↓↓↓

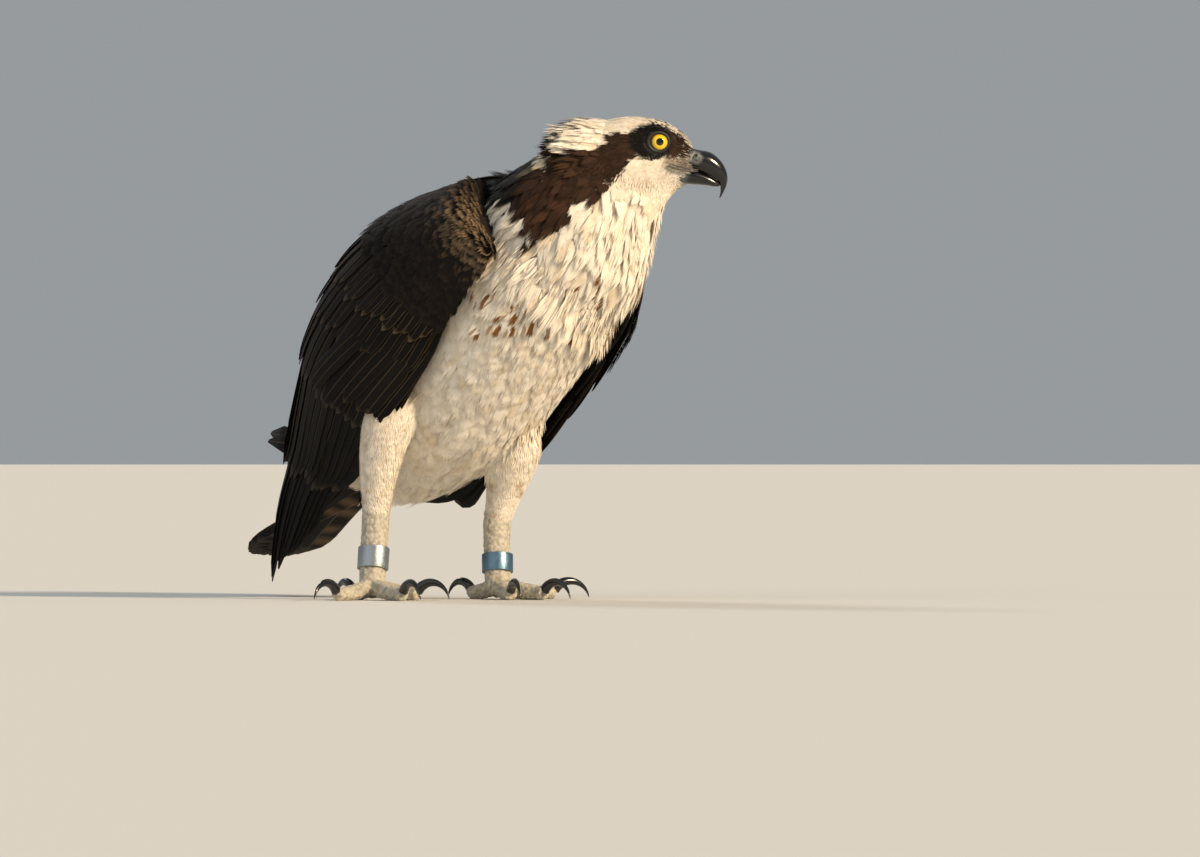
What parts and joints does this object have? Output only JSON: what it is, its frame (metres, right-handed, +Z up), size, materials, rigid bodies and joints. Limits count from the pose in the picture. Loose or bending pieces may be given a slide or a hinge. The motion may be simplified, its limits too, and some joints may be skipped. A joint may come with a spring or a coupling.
{
  "type": "osprey bird model",
  "caption": "Life-size still osprey standing on a level floor, head turned to its left, wings folded, with a ruffled crest, hooked bill, curved claws and a ring on each leg.",
  "frame": {"origin": "on the floor, at the middle of the bird's bounding box", "axes": "+Z up, +X the way the bill points, -Y the side that the breast is turned to"},
  "size_m": [0.3306, 0.3926, 0.3386],
  "materials": {
    "white_plumage": "soft cream-white feathers, speckled dark on crown and breast",
    "brown_plumage": "dark brown vanes with pale edges",
    "horn": "glossy black horn",
    "eye": "wet, yellow iris and black pupil",
    "scaled_skin": "pale grey skin with fine pebbled scales",
    "band": "plain satin ring"
  },
  "bodies": {
    "root": {"torso": "white_plumage", "neck": "white_plumage", "tail": "brown_plumage", "head": "white_plumage", "bill_upper": "horn", "bill_lower": "horn", "eye_right": "eye", "wing_right": "brown_plumage", "eye_left": "eye", "wing_left": "brown_plumage", "thigh_right": "white_plumage", "tarsus_right": "scaled_skin", "foot_right": "scaled_skin", "leg_band_right": "band", "claw_right_inner": "horn", "claw_right_middle": "horn", "claw_right_outer": "horn", "claw_right_hind": "horn", "thigh_left": "white_plumage", "tarsus_left": "scaled_skin", "foot_left": "scaled_skin", "leg_band_left": "band", "claw_left_inner": "horn", "claw_left_middle": "horn", "claw_left_outer": "horn", "claw_left_hind": "horn"}
  },
  "joints": []
}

↑↑↑

(WHAT IS REQUIRED)
Copy out the full material exactly as it appears.

(EXPECTED OUTPUT)
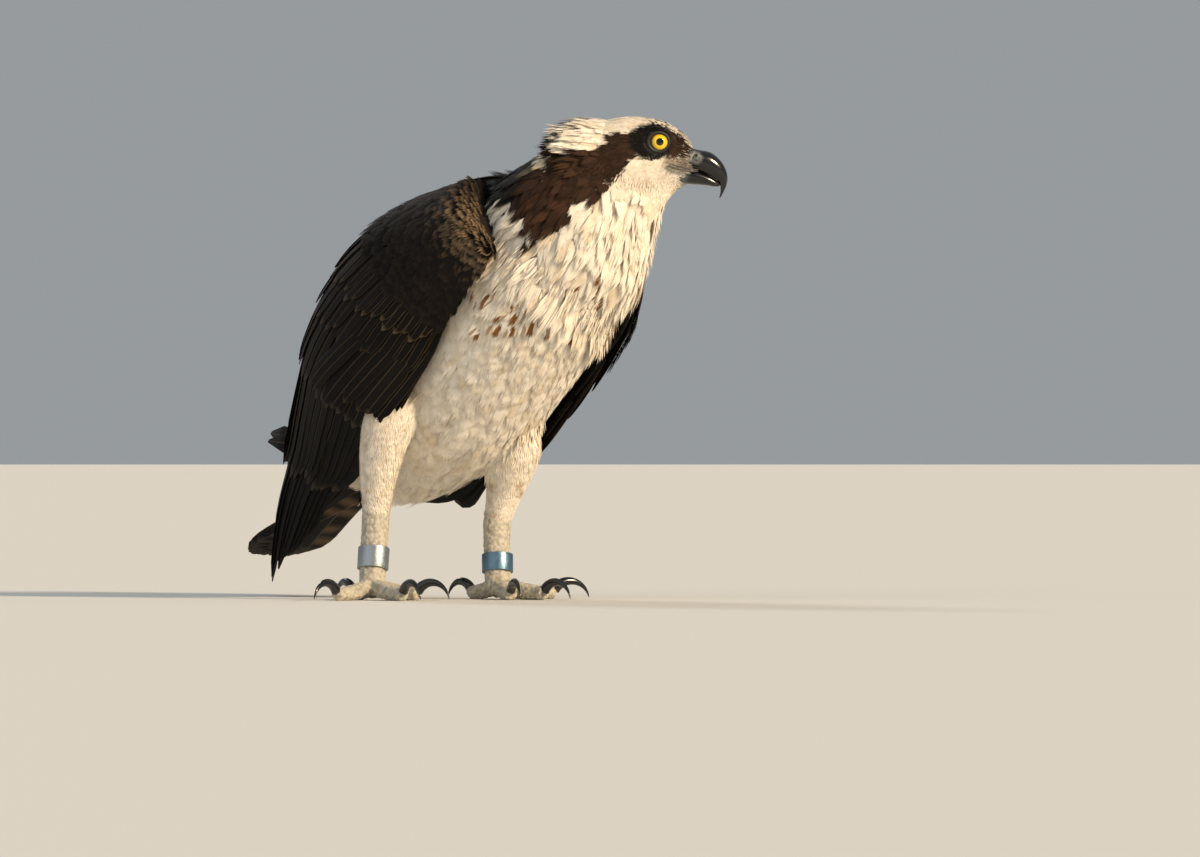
What parts and joints does this object have? Output only JSON: what it is, its frame (metres, right-handed, +Z up), size, materials, rigid bodies and joints. Limits count from the pose in the picture. Loose or bending pieces may be given a slide or a hinge. The motion may be simplified, its limits too, and some joints may be skipped. A joint may come with a spring or a coupling.
{
  "type": "osprey bird model",
  "caption": "Life-size still osprey standing on a level floor, head turned to its left, wings folded, with a ruffled crest, hooked bill, curved claws and a ring on each leg.",
  "frame": {"origin": "on the floor, at the middle of the bird's bounding box", "axes": "+Z up, +X the way the bill points, -Y the side that the breast is turned to"},
  "size_m": [0.3306, 0.3926, 0.3386],
  "materials": {
    "white_plumage": "soft cream-white feathers, speckled dark on crown and breast",
    "brown_plumage": "dark brown vanes with pale edges",
    "horn": "glossy black horn",
    "eye": "wet, yellow iris and black pupil",
    "scaled_skin": "pale grey skin with fine pebbled scales",
    "band": "plain satin ring"
  },
  "bodies": {
    "root": {"torso": "white_plumage", "neck": "white_plumage", "tail": "brown_plumage", "head": "white_plumage", "bill_upper": "horn", "bill_lower": "horn", "eye_right": "eye", "wing_right": "brown_plumage", "eye_left": "eye", "wing_left": "brown_plumage", "thigh_right": "white_plumage", "tarsus_right": "scaled_skin", "foot_right": "scaled_skin", "leg_band_right": "band", "claw_right_inner": "horn", "claw_right_middle": "horn", "claw_right_outer": "horn", "claw_right_hind": "horn", "thigh_left": "white_plumage", "tarsus_left": "scaled_skin", "foot_left": "scaled_skin", "leg_band_left": "band", "claw_left_inner": "horn", "claw_left_middle": "horn", "claw_left_outer": "horn", "claw_left_hind": "horn"}
  },
  "joints": []
}